AUGUSTA (AP) – Public health interests prevailed over warnings that personal freedoms are being eroded as the Maine House gave its final approval to a bill to ban smoking in bars and taverns.

Representatives’ 95-47 enactment vote sent the measure to the Senate and put Maine a step closer to joining California and Delaware in imposing statewide bans on smoking in bars. New York’s ban starts in July, and Connecticut’s newly enacted ban on smoking in bars takes effect next April.

“We’re tired of working in an environment that is not safe or healthy,” said Rep. Leila Percy, a Phippsburg Democrat who works as a singer and bandleader in the haze of clubs that serve alcohol.

Rep. Roger Landry said that after his decade-long battle against cancer, he puts health concerns over personal freedoms cited by the bill’s opponents.

“I don’t think we’re chipping away at people’s rights as much as steering them toward a more healthy lifestyle,” said the Sanford Democrat.

And Rep. Thomas Shields, a retired surgeon, said smokers are still free to puff away, but whether they should do it around others is a different issue.

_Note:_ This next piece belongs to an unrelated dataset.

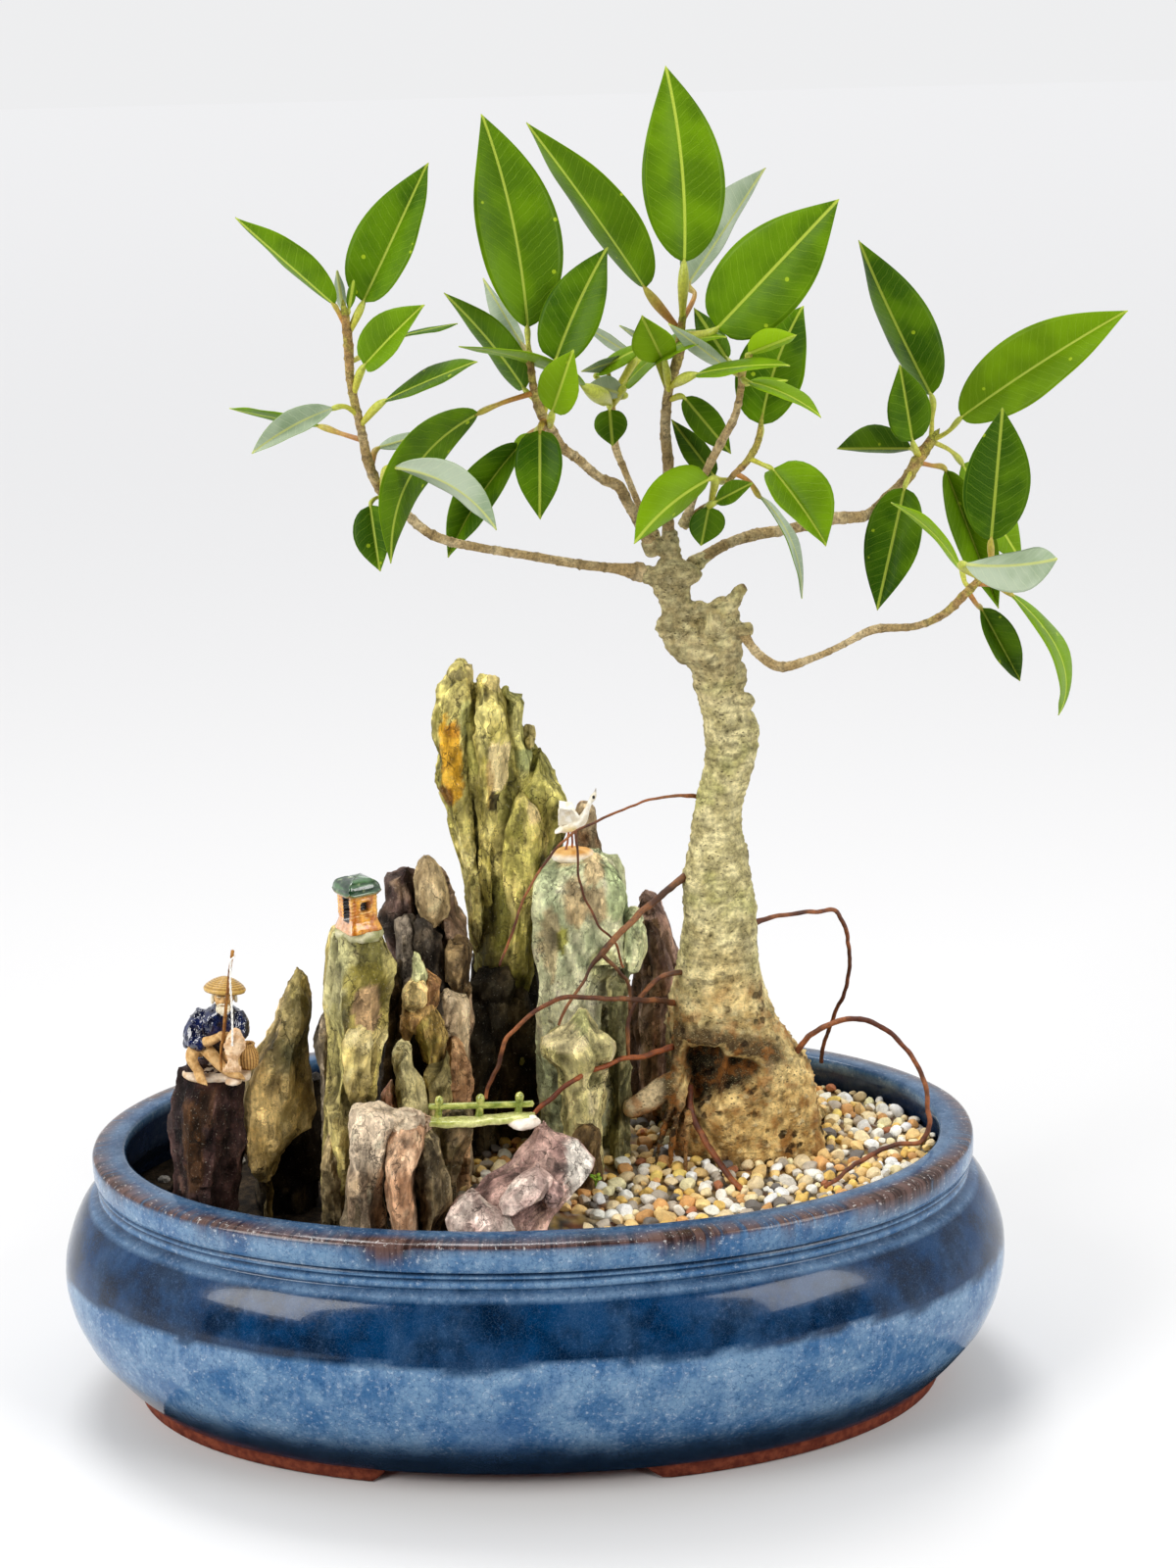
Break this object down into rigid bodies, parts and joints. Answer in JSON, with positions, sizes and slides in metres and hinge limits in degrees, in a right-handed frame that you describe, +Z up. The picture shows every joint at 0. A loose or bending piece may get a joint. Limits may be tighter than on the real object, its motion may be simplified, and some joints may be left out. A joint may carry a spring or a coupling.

“This bill is about protection of other people,” said the Auburn Republican.

Opponents of the ban said more is at stake than personal freedoms.

Rep. Joshua Tardy, R-Newport, said a tavern owner to whom he rents living space fears a 30 percent loss of business when his patrons leave for a private club where they can smoke while they drink.

“It’s going to shut that business down,” said Tardy. “It’s going to put my tenant out of business.”

Rep. Matthew Dunlap, D-Old Town, said some eateries in his part of the state have shut down not so much because they lost business under Maine’s 1999 ban on smoking in restaurants, but because the owners became exasperated over the stream of mandates from Augusta.

Several other states have also banned smoking in restaurants.

Dunlap also found lawmakers’ professed concern over bar employees’ health “absolutely hilarious.” As a bartender, Dunlap said he finds that his low pay, bad working hours, threats from customers and abuse from angry table servers are more hazardous than secondhand smoke.

“Never once did I consider smoking in the top ten,” said Dunlap.

Rep. Maitland Richardson said he’s received a stack of e-mails from constituents who feel disenfranchised as they see their personal freedoms being taken away one by one.

“Let’s think in terms of what we’re doing to individual choice,” said the Skowhegan Republican, noting that he long ago gave up smoking.

Another opponent, Fryeburg Republican Rep. Kevin Muse, used the words of a bar waitress to underscore his case: “I sling beer and chicken wings to feed two kids,” Muse quoted the woman as saying. “You guys on the hill better leave us alone.”

The bill that passed Tuesday also bans smoking in pool halls, but allows smoking in designated areas of off-track betting facilities.